How Do IELTS Examiners Assess your Writing Scripts

While evaluating your writing scripts, IELTS examiners typically follow a process outlined below.

Step 1

They check whether you have addressed all aspects of the task. Your essay should answer all the questions in the task rubric. Likewise, your letter should address the three bullet points in the question. It is important to use appropriate tone and language in both essays and letters. You also need to ensure that your points support your opinion. This is very important. If ideas expressed in the body paragraphs fail to support your opinion, you will lose marks.

The examiner also checks whether your ideas are relevant. You have to write on the given topic. If you digress or fail to answer part of the question, you will not get a good score even if you write perfectly correct English. They will also check whether your answer is too long or too short. Remember your letter or report should be at least 150 words long and your essay should be at least 250 words long. If you write fewer than the required number of words, you will be penalized. There is no penalty as such for writing an excessively long answer; however, it is not recommended. First, you will not be able to write a 400 word essay in 40 minutes. Even if you manage to write it within the allotted time, a lengthy essay will invariably contain more mistakes. An essay containing too many mistakes will never get a good score.

Step 2

They read your answers and decide what band level it is based on the IELTS writing band score descriptors. They will check whether your answer fulfills all the criteria prescribed for that band level.  They will also check whether your essay and letter/report has features that elevate or degrade it to the band level above or below. So, for example, if the examiner thinks that your essay is at 7 band level, they will also check whether it has features that elevate it to the next level – band 7.5 or 8. They will also check whether it contains mistakes that are considered typical of a band 6 or 6.5 essay.

While it is important to write the required number of words, you are unlikely to be penalized if your answer falls short by less than 10 words. However, you will lose 0.5 bands if you only write 131 to 140 words. If you write even fewer words you will lose 1 band or more.

The examiner will also check whether your answer is off-topic or not.

Memorized answers will also lose marks.

How do they calculate your overall band score?

Writing task 2 carries twice as much weight as writing task 1. That means your final score is not the average score of task 1 and task 2.

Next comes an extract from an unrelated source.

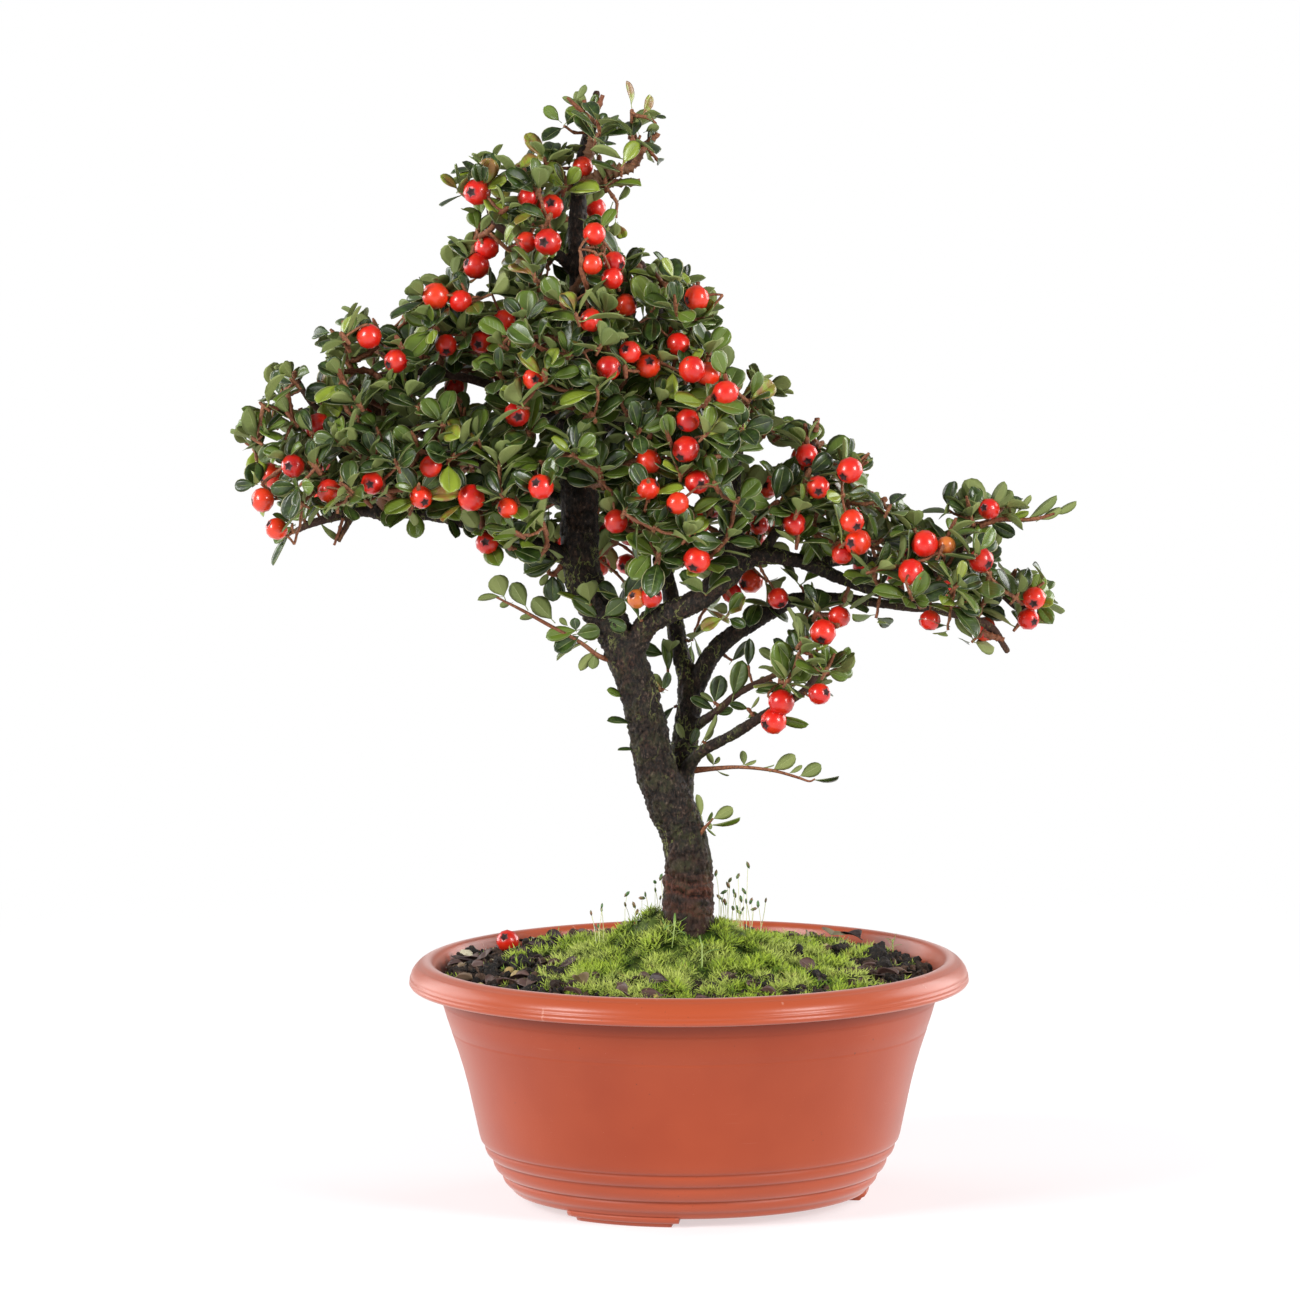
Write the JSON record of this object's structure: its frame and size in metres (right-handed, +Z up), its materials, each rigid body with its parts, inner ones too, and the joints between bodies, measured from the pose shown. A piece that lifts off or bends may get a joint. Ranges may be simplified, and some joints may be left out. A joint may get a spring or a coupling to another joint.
{
  "type": "cotoneaster bonsai",
  "caption": "Small berry-bearing cotoneaster trained as a leaning bonsai, with twin stems, a long left limb and a low right limb, in a round plastic bowl.",
  "frame": {"origin": "on the ground, under the middle of the bounding box of tree and bowl", "axes": "+Z up; +X to the right and -Y towards the viewer of the tree's front, whose long left limb reaches towards -X"},
  "size_m": [0.289, 0.19, 0.3818],
  "materials": {
    "bowl": "satin terracotta-coloured plastic",
    "soil": "dark crumbly soil with bark chips and pebbles",
    "moss": "bright green moss in small tufts",
    "bark": "dark fissured bark, green with algae at the foot",
    "leaves": "glossy dark green above, paler and matt below, with reddish twigs",
    "berries": "glossy scarlet skin"
  },
  "bodies": {
    "root": {"bowl": "bowl", "soil": "soil", "moss_mound": "moss", "fallen_berry": "berries", "trunk_and_branches": "bark", "apex_spray": "leaves", "apex_left_spray": "leaves", "upper_front_spray": "leaves", "upper_back_spray": "leaves", "top_right_front_spray": "leaves", "top_right_back_spray": "leaves", "left_crest_spray": "leaves", "left_top_front_spray": "leaves", "left_top_back_spray": "leaves", "left_tip_spray": "leaves", "left_low_front_spray": "leaves", "left_low_back_spray": "leaves", "left_inner_front_spray": "leaves", "left_inner_back_spray": "leaves", "centre_front_spray": "leaves", "centre_low_front_spray": "leaves", "centre_back_spray": "leaves", "centre_low_back_spray": "leaves", "low_left_spray": "leaves", "heart_front_spray": "leaves", "heart_back_spray": "leaves", "heart_low_front_spray": "leaves", "heart_low_back_spray": "leaves", "right_crest_spray": "leaves", "shoulder_front_spray": "leaves", "shoulder_back_spray": "leaves", "right_front_spray": "leaves", "right_back_spray": "leaves", "right_end_spray": "leaves", "right_top_spray": "leaves", "low_right_spray": "leaves", "low_left_shoot": "leaves", "low_right_shoot": "leaves", "trunk_sprout": "leaves", "right_tip_shoot": "leaves", "apex_shoot": "leaves", "berry_sprig_01": "berries", "berry_sprig_02": "berries", "berry_sprig_03": "berries", "berry_sprig_04": "berries", "berry_sprig_05": "berries", "berry_sprig_06": "berries", "berry_sprig_07": "berries", "berry_sprig_08": "berries", "berry_sprig_09": "berries", "berry_sprig_10": "berries", "berry_sprig_11": "berries", "berry_sprig_12": "berries", "berry_sprig_13": "berries", "berry_sprig_14": "berries", "berry_sprig_15": "berries", "berry_sprig_16": "berries", "berry_sprig_17": "berries"}
  },
  "joints": []
}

Here is how they calculate your final score: (Task 1 + Task 2 + Task 2)/3

Here is an example.

Task 1 score: band 8

Task 2 score: band 7

Overall band score: (8 + 7 + 7)/3 = 22/3 = 7.33

It will be rounded to 7.5

Another example:

Task 1 score: band 7

Task 2 score: band 6.5

Overall band score: (7 + 6.5 + 6.5)/3 = 20/3 = 6.66

It will be rounded to 6.5

While task 1 and task 2 are marked individually, IELTS does not release your individual score for these tasks. You will only know your overall writing score.